> _Problem statement_:
Collect every line that includes the string "scene".

> _Records shown_:
◇ ◇ ◇ ◇

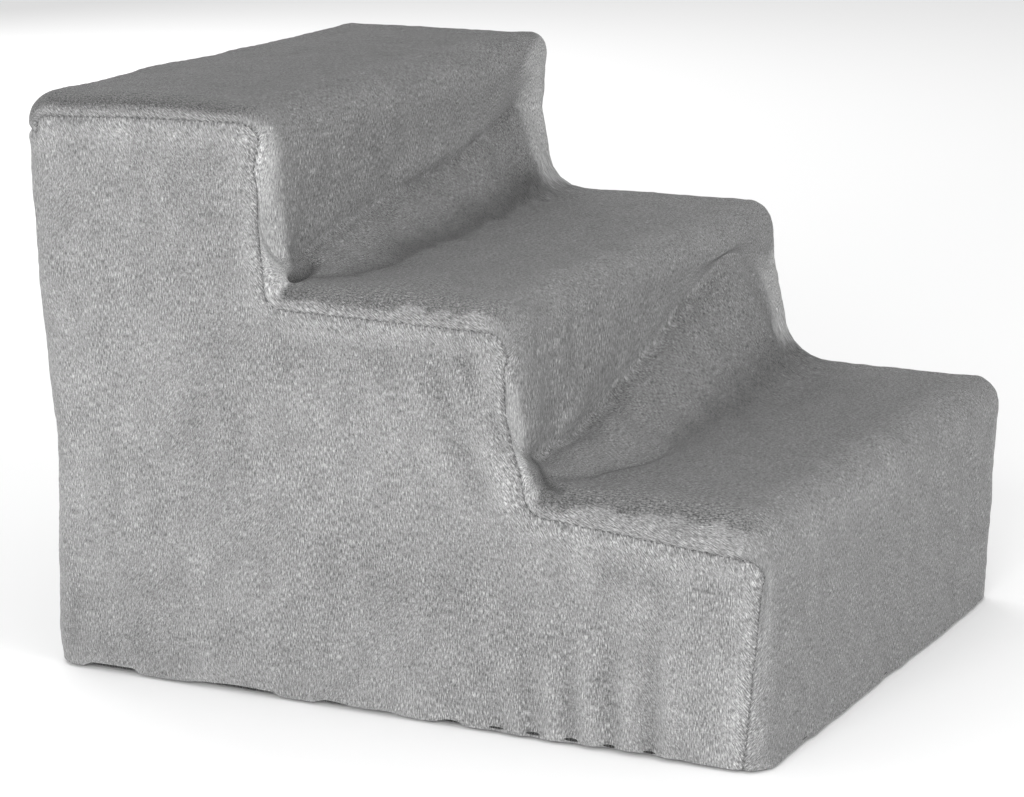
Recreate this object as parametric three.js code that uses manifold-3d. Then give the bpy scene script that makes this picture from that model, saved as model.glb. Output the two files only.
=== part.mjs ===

◇ ◇ ◇ ◇

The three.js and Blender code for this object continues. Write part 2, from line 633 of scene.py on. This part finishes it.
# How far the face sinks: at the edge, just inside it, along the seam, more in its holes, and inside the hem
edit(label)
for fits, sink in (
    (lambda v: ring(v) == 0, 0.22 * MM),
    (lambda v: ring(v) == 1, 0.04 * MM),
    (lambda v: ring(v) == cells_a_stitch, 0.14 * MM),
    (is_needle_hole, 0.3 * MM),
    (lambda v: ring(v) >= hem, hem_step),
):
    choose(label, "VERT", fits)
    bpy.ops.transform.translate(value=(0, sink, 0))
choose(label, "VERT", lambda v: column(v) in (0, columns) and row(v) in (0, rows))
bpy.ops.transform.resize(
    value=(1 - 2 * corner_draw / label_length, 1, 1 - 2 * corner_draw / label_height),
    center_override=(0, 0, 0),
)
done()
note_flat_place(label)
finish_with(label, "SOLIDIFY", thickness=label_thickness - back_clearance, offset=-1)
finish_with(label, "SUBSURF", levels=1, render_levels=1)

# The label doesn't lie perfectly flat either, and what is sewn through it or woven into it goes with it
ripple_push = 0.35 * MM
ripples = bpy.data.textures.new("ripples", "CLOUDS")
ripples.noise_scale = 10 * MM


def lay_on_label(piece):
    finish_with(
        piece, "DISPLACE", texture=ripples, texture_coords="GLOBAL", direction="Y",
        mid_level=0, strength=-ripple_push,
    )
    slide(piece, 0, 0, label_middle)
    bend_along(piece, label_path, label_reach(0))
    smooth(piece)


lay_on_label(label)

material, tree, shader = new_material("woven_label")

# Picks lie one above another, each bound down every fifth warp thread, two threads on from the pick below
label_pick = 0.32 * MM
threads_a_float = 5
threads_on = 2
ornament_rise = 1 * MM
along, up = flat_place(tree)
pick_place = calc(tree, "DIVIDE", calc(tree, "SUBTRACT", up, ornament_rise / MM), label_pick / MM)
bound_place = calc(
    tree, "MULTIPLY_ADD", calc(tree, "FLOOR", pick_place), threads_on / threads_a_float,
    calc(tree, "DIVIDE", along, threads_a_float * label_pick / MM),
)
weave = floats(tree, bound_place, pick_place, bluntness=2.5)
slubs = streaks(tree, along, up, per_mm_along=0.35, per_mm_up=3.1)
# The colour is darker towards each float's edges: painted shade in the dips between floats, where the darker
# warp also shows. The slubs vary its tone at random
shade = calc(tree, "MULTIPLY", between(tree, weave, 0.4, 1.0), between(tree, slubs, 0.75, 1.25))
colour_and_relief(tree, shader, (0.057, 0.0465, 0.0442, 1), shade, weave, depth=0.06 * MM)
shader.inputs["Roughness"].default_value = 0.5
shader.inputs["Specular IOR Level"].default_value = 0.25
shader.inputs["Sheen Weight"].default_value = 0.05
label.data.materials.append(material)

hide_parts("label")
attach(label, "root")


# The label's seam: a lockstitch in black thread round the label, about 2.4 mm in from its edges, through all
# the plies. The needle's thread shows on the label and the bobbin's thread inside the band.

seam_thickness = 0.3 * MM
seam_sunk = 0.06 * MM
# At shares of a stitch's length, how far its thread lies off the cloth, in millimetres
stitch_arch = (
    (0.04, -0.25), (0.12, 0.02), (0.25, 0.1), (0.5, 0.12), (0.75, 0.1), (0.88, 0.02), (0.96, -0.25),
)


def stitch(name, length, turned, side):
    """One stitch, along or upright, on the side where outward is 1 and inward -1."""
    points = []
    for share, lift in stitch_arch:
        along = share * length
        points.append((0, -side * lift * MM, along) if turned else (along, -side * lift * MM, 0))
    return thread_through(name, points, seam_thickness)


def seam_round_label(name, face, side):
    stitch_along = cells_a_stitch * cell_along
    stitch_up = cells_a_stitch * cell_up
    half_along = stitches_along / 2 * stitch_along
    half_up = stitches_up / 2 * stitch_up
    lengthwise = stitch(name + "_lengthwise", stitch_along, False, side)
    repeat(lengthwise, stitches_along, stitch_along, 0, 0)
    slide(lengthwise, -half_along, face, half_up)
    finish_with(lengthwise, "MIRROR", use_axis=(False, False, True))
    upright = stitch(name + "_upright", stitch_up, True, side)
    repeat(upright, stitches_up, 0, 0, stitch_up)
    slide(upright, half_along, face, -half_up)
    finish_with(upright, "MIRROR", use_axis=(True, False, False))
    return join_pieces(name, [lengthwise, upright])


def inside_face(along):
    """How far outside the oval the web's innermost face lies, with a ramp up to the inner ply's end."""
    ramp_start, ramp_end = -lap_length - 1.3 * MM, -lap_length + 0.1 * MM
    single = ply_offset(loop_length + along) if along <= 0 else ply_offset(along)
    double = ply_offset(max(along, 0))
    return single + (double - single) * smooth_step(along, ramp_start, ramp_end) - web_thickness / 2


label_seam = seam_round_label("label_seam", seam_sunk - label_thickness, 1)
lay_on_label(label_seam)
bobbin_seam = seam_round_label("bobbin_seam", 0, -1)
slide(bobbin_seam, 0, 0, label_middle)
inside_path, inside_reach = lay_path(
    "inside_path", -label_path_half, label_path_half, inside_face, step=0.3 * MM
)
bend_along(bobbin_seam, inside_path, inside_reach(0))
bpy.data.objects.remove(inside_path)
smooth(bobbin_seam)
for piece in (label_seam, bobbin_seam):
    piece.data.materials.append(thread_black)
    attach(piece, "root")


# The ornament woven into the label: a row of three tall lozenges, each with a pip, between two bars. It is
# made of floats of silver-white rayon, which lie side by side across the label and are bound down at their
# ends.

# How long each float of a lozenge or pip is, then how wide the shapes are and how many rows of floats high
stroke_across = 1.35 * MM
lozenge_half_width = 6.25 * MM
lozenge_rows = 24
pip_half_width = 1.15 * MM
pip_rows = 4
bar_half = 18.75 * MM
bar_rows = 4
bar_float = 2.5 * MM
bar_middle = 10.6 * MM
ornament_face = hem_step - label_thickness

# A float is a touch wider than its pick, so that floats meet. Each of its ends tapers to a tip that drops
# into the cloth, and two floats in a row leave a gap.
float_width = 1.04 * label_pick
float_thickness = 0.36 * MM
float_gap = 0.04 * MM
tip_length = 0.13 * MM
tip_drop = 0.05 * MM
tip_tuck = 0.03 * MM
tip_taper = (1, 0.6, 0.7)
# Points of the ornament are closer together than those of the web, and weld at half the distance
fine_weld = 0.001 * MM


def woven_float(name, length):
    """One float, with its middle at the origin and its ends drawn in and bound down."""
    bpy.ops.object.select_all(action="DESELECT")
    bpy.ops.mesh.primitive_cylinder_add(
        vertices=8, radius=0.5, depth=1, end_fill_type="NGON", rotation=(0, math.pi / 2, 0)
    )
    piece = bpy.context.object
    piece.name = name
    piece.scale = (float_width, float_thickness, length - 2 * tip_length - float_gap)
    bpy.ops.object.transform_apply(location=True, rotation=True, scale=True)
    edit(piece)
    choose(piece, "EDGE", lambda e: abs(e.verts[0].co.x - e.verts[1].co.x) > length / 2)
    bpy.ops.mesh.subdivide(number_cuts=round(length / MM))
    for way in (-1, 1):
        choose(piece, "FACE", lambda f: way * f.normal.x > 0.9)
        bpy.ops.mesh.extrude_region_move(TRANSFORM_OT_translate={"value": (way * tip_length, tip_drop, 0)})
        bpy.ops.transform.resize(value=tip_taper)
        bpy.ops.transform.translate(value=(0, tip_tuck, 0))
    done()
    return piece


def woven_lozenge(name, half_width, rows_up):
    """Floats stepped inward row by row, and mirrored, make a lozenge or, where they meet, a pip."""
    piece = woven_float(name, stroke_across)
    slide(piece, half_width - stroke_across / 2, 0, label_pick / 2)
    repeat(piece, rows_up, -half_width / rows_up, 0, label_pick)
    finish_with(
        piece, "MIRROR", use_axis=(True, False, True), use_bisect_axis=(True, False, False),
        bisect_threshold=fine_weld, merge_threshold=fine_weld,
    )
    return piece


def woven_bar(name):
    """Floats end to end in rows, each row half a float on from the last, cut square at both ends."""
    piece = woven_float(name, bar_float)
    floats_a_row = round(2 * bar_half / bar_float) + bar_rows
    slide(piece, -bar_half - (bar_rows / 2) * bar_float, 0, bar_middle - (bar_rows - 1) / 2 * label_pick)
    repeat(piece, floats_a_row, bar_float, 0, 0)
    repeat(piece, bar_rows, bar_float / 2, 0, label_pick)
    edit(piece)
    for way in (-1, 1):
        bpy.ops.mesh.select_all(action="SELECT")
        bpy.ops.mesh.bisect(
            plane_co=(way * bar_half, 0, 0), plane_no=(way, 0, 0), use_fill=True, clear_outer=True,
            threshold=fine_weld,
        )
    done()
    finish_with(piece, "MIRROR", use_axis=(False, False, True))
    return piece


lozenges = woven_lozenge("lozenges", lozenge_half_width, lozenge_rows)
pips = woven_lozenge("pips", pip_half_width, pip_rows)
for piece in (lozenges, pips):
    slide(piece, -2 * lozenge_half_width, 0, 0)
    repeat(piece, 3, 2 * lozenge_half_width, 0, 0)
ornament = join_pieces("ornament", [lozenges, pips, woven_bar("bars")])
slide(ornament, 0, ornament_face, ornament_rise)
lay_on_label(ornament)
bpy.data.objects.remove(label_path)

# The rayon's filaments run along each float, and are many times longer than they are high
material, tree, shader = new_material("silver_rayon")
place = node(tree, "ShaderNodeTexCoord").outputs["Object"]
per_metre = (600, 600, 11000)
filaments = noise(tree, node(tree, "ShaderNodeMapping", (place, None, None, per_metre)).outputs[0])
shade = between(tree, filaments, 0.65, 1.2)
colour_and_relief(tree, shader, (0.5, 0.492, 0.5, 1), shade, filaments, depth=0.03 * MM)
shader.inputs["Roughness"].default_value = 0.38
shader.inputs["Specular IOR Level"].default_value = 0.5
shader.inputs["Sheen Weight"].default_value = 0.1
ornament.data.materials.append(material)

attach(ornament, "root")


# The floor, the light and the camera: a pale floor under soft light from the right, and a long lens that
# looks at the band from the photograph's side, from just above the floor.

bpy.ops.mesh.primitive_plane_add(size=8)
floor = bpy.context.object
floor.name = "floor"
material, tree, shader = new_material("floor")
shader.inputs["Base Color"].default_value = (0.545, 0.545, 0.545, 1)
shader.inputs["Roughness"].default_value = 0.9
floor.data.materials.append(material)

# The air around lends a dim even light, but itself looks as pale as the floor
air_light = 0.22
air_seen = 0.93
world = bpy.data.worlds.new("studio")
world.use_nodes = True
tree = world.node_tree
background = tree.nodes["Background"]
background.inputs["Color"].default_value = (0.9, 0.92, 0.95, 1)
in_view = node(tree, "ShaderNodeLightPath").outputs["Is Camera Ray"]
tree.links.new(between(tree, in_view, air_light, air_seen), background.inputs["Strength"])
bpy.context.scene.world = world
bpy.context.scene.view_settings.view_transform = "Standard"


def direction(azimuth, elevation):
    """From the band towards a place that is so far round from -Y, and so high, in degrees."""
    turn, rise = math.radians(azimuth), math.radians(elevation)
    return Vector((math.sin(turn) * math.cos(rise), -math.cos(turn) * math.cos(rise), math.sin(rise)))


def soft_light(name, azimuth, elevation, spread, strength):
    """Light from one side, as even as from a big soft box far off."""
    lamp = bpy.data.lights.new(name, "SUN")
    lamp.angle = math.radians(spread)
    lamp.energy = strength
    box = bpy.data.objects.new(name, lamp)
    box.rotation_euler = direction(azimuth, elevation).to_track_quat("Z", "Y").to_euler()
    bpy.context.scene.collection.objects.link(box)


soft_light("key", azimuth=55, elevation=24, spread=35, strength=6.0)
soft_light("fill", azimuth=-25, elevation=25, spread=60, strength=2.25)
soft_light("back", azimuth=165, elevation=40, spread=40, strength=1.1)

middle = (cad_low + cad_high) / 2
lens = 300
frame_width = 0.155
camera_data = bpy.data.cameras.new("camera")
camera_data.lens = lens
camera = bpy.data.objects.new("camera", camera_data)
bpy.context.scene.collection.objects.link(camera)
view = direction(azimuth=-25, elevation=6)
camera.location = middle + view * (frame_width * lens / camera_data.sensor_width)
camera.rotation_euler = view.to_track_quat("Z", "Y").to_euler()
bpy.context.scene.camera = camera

◇ ◇ ◇ ◇

> _Final answer_:
Recreate this object as parametric three.js code that uses manifold-3d. Then give the bpy scene script that makes this picture from that model, saved as model.glb. Output the two files only.
The three.js and Blender code for this object continues. Write part 2, from line 633 of scene.py on. This part finishes it.
bpy.context.scene.world = world
bpy.context.scene.view_settings.view_transform = "Standard"
    bpy.context.scene.collection.objects.link(box)
bpy.context.scene.collection.objects.link(camera)
bpy.context.scene.camera = camera